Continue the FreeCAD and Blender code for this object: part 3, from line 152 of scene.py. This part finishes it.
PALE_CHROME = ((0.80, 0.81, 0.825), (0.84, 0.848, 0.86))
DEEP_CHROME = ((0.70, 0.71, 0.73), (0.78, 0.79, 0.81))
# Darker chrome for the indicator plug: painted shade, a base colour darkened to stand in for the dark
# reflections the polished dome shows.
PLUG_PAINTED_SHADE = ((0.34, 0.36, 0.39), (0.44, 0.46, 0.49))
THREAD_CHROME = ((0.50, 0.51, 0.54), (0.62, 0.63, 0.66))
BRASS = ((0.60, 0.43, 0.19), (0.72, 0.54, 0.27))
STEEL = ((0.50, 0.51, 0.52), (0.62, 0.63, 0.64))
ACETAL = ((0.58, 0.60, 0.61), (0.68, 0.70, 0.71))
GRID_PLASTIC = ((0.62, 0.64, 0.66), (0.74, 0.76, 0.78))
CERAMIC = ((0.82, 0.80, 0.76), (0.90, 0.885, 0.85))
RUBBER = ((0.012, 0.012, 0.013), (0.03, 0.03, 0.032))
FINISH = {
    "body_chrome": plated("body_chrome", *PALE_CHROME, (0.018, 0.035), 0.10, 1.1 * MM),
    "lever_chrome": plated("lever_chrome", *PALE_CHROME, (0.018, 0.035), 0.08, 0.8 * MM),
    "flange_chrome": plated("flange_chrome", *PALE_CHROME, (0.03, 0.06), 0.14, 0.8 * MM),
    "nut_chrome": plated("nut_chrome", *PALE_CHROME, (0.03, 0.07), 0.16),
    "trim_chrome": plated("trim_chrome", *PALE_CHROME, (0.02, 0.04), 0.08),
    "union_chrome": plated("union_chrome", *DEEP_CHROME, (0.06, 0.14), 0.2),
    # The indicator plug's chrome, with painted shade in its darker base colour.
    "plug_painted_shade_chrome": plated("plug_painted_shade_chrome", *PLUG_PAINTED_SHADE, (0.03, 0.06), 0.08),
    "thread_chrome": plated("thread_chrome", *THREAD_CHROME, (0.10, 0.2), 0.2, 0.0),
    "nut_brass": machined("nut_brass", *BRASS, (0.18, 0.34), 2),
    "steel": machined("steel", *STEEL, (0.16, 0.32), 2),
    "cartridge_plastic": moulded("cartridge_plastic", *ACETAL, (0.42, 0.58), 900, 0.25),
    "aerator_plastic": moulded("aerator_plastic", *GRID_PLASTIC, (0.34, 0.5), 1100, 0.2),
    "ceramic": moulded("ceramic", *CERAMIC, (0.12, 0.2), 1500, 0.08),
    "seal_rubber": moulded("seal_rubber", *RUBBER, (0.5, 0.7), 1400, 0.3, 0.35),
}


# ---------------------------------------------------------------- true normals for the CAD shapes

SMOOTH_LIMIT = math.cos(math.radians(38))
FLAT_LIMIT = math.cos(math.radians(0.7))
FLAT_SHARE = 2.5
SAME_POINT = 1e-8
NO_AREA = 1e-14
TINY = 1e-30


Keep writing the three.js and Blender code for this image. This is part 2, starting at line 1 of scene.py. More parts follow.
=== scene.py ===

STATED EXERCISE » Copy out all of the data exactly, leaving nothing out.

RIGHT ANSWER »
Continue the FreeCAD and Blender code for this object: part 3, from line 152 of scene.py. This part finishes it.
PALE_CHROME = ((0.80, 0.81, 0.825), (0.84, 0.848, 0.86))
DEEP_CHROME = ((0.70, 0.71, 0.73), (0.78, 0.79, 0.81))
# Darker chrome for the indicator plug: painted shade, a base colour darkened to stand in for the dark
# reflections the polished dome shows.
PLUG_PAINTED_SHADE = ((0.34, 0.36, 0.39), (0.44, 0.46, 0.49))
THREAD_CHROME = ((0.50, 0.51, 0.54), (0.62, 0.63, 0.66))
BRASS = ((0.60, 0.43, 0.19), (0.72, 0.54, 0.27))
STEEL = ((0.50, 0.51, 0.52), (0.62, 0.63, 0.64))
ACETAL = ((0.58, 0.60, 0.61), (0.68, 0.70, 0.71))
GRID_PLASTIC = ((0.62, 0.64, 0.66), (0.74, 0.76, 0.78))
CERAMIC = ((0.82, 0.80, 0.76), (0.90, 0.885, 0.85))
RUBBER = ((0.012, 0.012, 0.013), (0.03, 0.03, 0.032))
FINISH = {
    "body_chrome": plated("body_chrome", *PALE_CHROME, (0.018, 0.035), 0.10, 1.1 * MM),
    "lever_chrome": plated("lever_chrome", *PALE_CHROME, (0.018, 0.035), 0.08, 0.8 * MM),
    "flange_chrome": plated("flange_chrome", *PALE_CHROME, (0.03, 0.06), 0.14, 0.8 * MM),
    "nut_chrome": plated("nut_chrome", *PALE_CHROME, (0.03, 0.07), 0.16),
    "trim_chrome": plated("trim_chrome", *PALE_CHROME, (0.02, 0.04), 0.08),
    "union_chrome": plated("union_chrome", *DEEP_CHROME, (0.06, 0.14), 0.2),
    # The indicator plug's chrome, with painted shade in its darker base colour.
    "plug_painted_shade_chrome": plated("plug_painted_shade_chrome", *PLUG_PAINTED_SHADE, (0.03, 0.06), 0.08),
    "thread_chrome": plated("thread_chrome", *THREAD_CHROME, (0.10, 0.2), 0.2, 0.0),
    "nut_brass": machined("nut_brass", *BRASS, (0.18, 0.34), 2),
    "steel": machined("steel", *STEEL, (0.16, 0.32), 2),
    "cartridge_plastic": moulded("cartridge_plastic", *ACETAL, (0.42, 0.58), 900, 0.25),
    "aerator_plastic": moulded("aerator_plastic", *GRID_PLASTIC, (0.34, 0.5), 1100, 0.2),
    "ceramic": moulded("ceramic", *CERAMIC, (0.12, 0.2), 1500, 0.08),
    "seal_rubber": moulded("seal_rubber", *RUBBER, (0.5, 0.7), 1400, 0.3, 0.35),
}


# ---------------------------------------------------------------- true normals for the CAD shapes

SMOOTH_LIMIT = math.cos(math.radians(38))
FLAT_LIMIT = math.cos(math.radians(0.7))
FLAT_SHARE = 2.5
SAME_POINT = 1e-8
NO_AREA = 1e-14
TINY = 1e-30


Keep writing the three.js and Blender code for this image. This is part 2, starting at line 1 of scene.py. More parts follow.
=== scene.py ===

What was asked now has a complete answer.